━━━━━ Record set ━━━━━

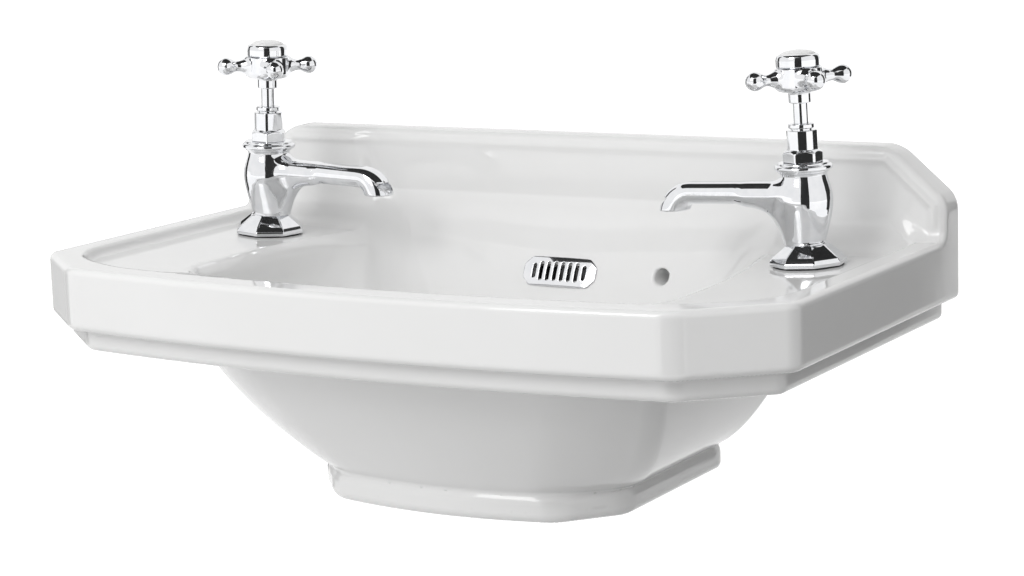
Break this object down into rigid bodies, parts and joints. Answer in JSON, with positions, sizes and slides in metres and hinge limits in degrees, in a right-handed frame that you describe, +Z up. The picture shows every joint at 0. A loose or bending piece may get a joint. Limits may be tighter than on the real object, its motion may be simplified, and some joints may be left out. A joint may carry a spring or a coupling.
{
  "type": "wall-hung wash basin with pillar taps",
  "caption": "White ceramic basin with an eight-sided bowl, recessed tap decks and an upstand, with crosshead pillar taps and a slotted overflow.",
  "frame": {"origin": "middle of the wall face, level with the top of the rim", "axes": "+X to the right as seen from the front, +Y to the wall, +Z up"},
  "size_m": [0.515, 0.3022, 0.2858],
  "materials": {
    "white_glaze": "gloss white glaze",
    "chrome": "mirror",
    "brass": "turned",
    "rubber": "matte black",
    "white_plastic": "moulded",
    "fibre": "pressed red fibre",
    "spring_steel": "drawn wire"
  },
  "bodies": {
    "root": {"basin": "white_glaze", "overflow_cover": "chrome", "overflow_sleeve": "white_plastic", "waste_body": "chrome", "waste_seal": "rubber", "waste_washer": "rubber", "waste_slip_ring": "white_plastic", "waste_back_nut": "brass", "plug_guide": "chrome", "plug_spring": "spring_steel", "hot_tap_body": "chrome", "hot_base_flange": "chrome", "hot_deck_gasket": "rubber", "hot_deck_washer": "white_plastic", "hot_back_nut": "brass", "hot_bonnet": "chrome", "hot_bonnet_seal": "fibre", "hot_gland_nut": "chrome", "hot_gland_packing": "rubber", "cold_tap_body": "chrome", "cold_base_flange": "chrome", "cold_deck_gasket": "rubber", "cold_deck_washer": "white_plastic", "cold_back_nut": "brass", "cold_bonnet": "chrome", "cold_bonnet_seal": "fibre", "cold_gland_nut": "chrome", "cold_gland_packing": "rubber"},
    "hot_valve": {"hot_jumper": "brass", "hot_valve_washer": "rubber", "hot_jumper_nut": "brass"},
    "hot_handle_set": {"hot_spindle": "chrome", "hot_handle": "chrome", "hot_handle_screw": "brass", "hot_index_ring": "chrome", "hot_index_disc": "white_glaze"},
    "cold_valve": {"cold_jumper": "brass", "cold_valve_washer": "rubber", "cold_jumper_nut": "brass"},
    "cold_handle_set": {"cold_spindle": "chrome", "cold_handle": "chrome", "cold_handle_screw": "brass", "cold_index_ring": "chrome", "cold_index_disc": "white_glaze"},
    "plug": {"plug_cap": "chrome", "plug_stem": "brass", "plug_ring": "rubber"}
  },
  "joints": [
    {"name": "hot_rise", "type": "slide", "parent": "root", "child": "hot_valve", "axis": [0.0407, 0, 0.9992], "range_m": [0, 0.00417]},
    {"name": "hot_turn", "type": "hinge", "parent": "hot_valve", "child": "hot_handle_set", "pos_m": [-0.1954, -0.0863, -0.0078], "axis": [0.0407, 0, 0.9992], "range_deg": [0, 600]},
    {"name": "cold_rise", "type": "slide", "parent": "root", "child": "cold_valve", "axis": [-0.0407, 0, 0.9992], "range_m": [0, 0.00417]},
    {"name": "cold_turn", "type": "hinge", "parent": "cold_valve", "child": "cold_handle_set", "pos_m": [0.1954, -0.0863, -0.0078], "axis": [-0.0407, 0, 0.9992], "range_deg": [0, 600]},
    {"name": "plug_press", "type": "slide", "parent": "root", "child": "plug", "axis": [0, 0, -1], "range_m": [0, 0.007], "stiffness_N_per_m": 300, "springref_m": -0.008, "deforming": ["plug_spring"]}
  ],
  "couplings": [
    {"joint": "hot_turn", "follows": "hot_rise", "rad_per_m": 2513.3},
    {"joint": "cold_turn", "follows": "cold_rise", "rad_per_m": 2513.3}
  ]
}
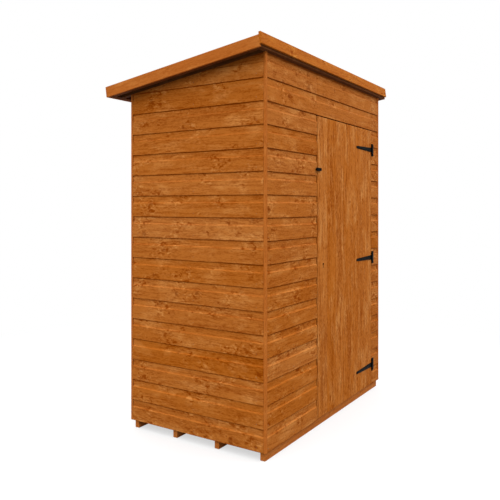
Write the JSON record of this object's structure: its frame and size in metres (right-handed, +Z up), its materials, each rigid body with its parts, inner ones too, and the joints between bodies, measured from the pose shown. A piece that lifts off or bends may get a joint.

━━━━━

> **Stated exercise**
Would you give the material above again, complete and exact?

> **Answer to this exercise**
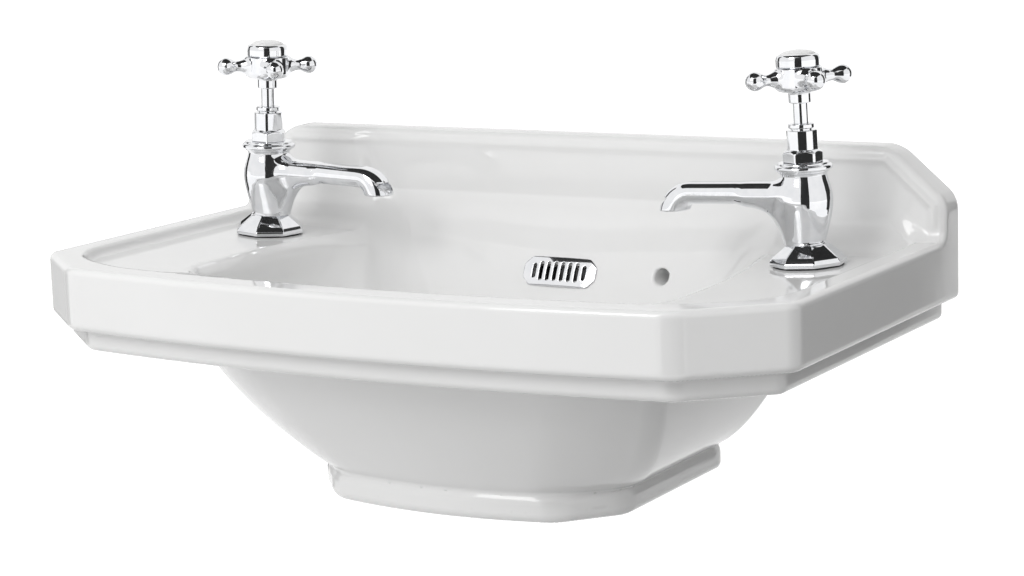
Break this object down into rigid bodies, parts and joints. Answer in JSON, with positions, sizes and slides in metres and hinge limits in degrees, in a right-handed frame that you describe, +Z up. The picture shows every joint at 0. A loose or bending piece may get a joint. Limits may be tighter than on the real object, its motion may be simplified, and some joints may be left out. A joint may carry a spring or a coupling.
{
  "type": "wall-hung wash basin with pillar taps",
  "caption": "White ceramic basin with an eight-sided bowl, recessed tap decks and an upstand, with crosshead pillar taps and a slotted overflow.",
  "frame": {"origin": "middle of the wall face, level with the top of the rim", "axes": "+X to the right as seen from the front, +Y to the wall, +Z up"},
  "size_m": [0.515, 0.3022, 0.2858],
  "materials": {
    "white_glaze": "gloss white glaze",
    "chrome": "mirror",
    "brass": "turned",
    "rubber": "matte black",
    "white_plastic": "moulded",
    "fibre": "pressed red fibre",
    "spring_steel": "drawn wire"
  },
  "bodies": {
    "root": {"basin": "white_glaze", "overflow_cover": "chrome", "overflow_sleeve": "white_plastic", "waste_body": "chrome", "waste_seal": "rubber", "waste_washer": "rubber", "waste_slip_ring": "white_plastic", "waste_back_nut": "brass", "plug_guide": "chrome", "plug_spring": "spring_steel", "hot_tap_body": "chrome", "hot_base_flange": "chrome", "hot_deck_gasket": "rubber", "hot_deck_washer": "white_plastic", "hot_back_nut": "brass", "hot_bonnet": "chrome", "hot_bonnet_seal": "fibre", "hot_gland_nut": "chrome", "hot_gland_packing": "rubber", "cold_tap_body": "chrome", "cold_base_flange": "chrome", "cold_deck_gasket": "rubber", "cold_deck_washer": "white_plastic", "cold_back_nut": "brass", "cold_bonnet": "chrome", "cold_bonnet_seal": "fibre", "cold_gland_nut": "chrome", "cold_gland_packing": "rubber"},
    "hot_valve": {"hot_jumper": "brass", "hot_valve_washer": "rubber", "hot_jumper_nut": "brass"},
    "hot_handle_set": {"hot_spindle": "chrome", "hot_handle": "chrome", "hot_handle_screw": "brass", "hot_index_ring": "chrome", "hot_index_disc": "white_glaze"},
    "cold_valve": {"cold_jumper": "brass", "cold_valve_washer": "rubber", "cold_jumper_nut": "brass"},
    "cold_handle_set": {"cold_spindle": "chrome", "cold_handle": "chrome", "cold_handle_screw": "brass", "cold_index_ring": "chrome", "cold_index_disc": "white_glaze"},
    "plug": {"plug_cap": "chrome", "plug_stem": "brass", "plug_ring": "rubber"}
  },
  "joints": [
    {"name": "hot_rise", "type": "slide", "parent": "root", "child": "hot_valve", "axis": [0.0407, 0, 0.9992], "range_m": [0, 0.00417]},
    {"name": "hot_turn", "type": "hinge", "parent": "hot_valve", "child": "hot_handle_set", "pos_m": [-0.1954, -0.0863, -0.0078], "axis": [0.0407, 0, 0.9992], "range_deg": [0, 600]},
    {"name": "cold_rise", "type": "slide", "parent": "root", "child": "cold_valve", "axis": [-0.0407, 0, 0.9992], "range_m": [0, 0.00417]},
    {"name": "cold_turn", "type": "hinge", "parent": "cold_valve", "child": "cold_handle_set", "pos_m": [0.1954, -0.0863, -0.0078], "axis": [-0.0407, 0, 0.9992], "range_deg": [0, 600]},
    {"name": "plug_press", "type": "slide", "parent": "root", "child": "plug", "axis": [0, 0, -1], "range_m": [0, 0.007], "stiffness_N_per_m": 300, "springref_m": -0.008, "deforming": ["plug_spring"]}
  ],
  "couplings": [
    {"joint": "hot_turn", "follows": "hot_rise", "rad_per_m": 2513.3},
    {"joint": "cold_turn", "follows": "cold_rise", "rad_per_m": 2513.3}
  ]
}
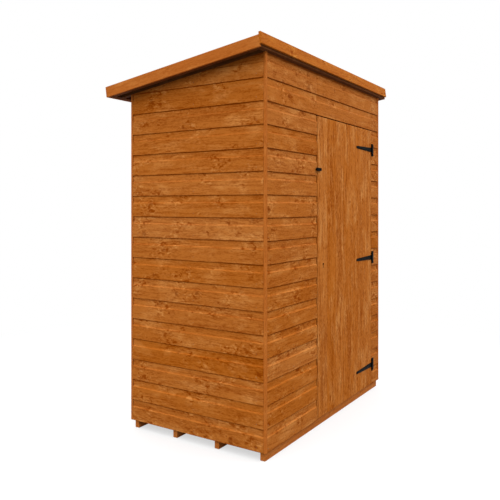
Write the JSON record of this object's structure: its frame and size in metres (right-handed, +Z up), its materials, each rigid body with its parts, inner ones too, and the joints between bodies, measured from the pose shown. A piece that lifts off or bends may get a joint.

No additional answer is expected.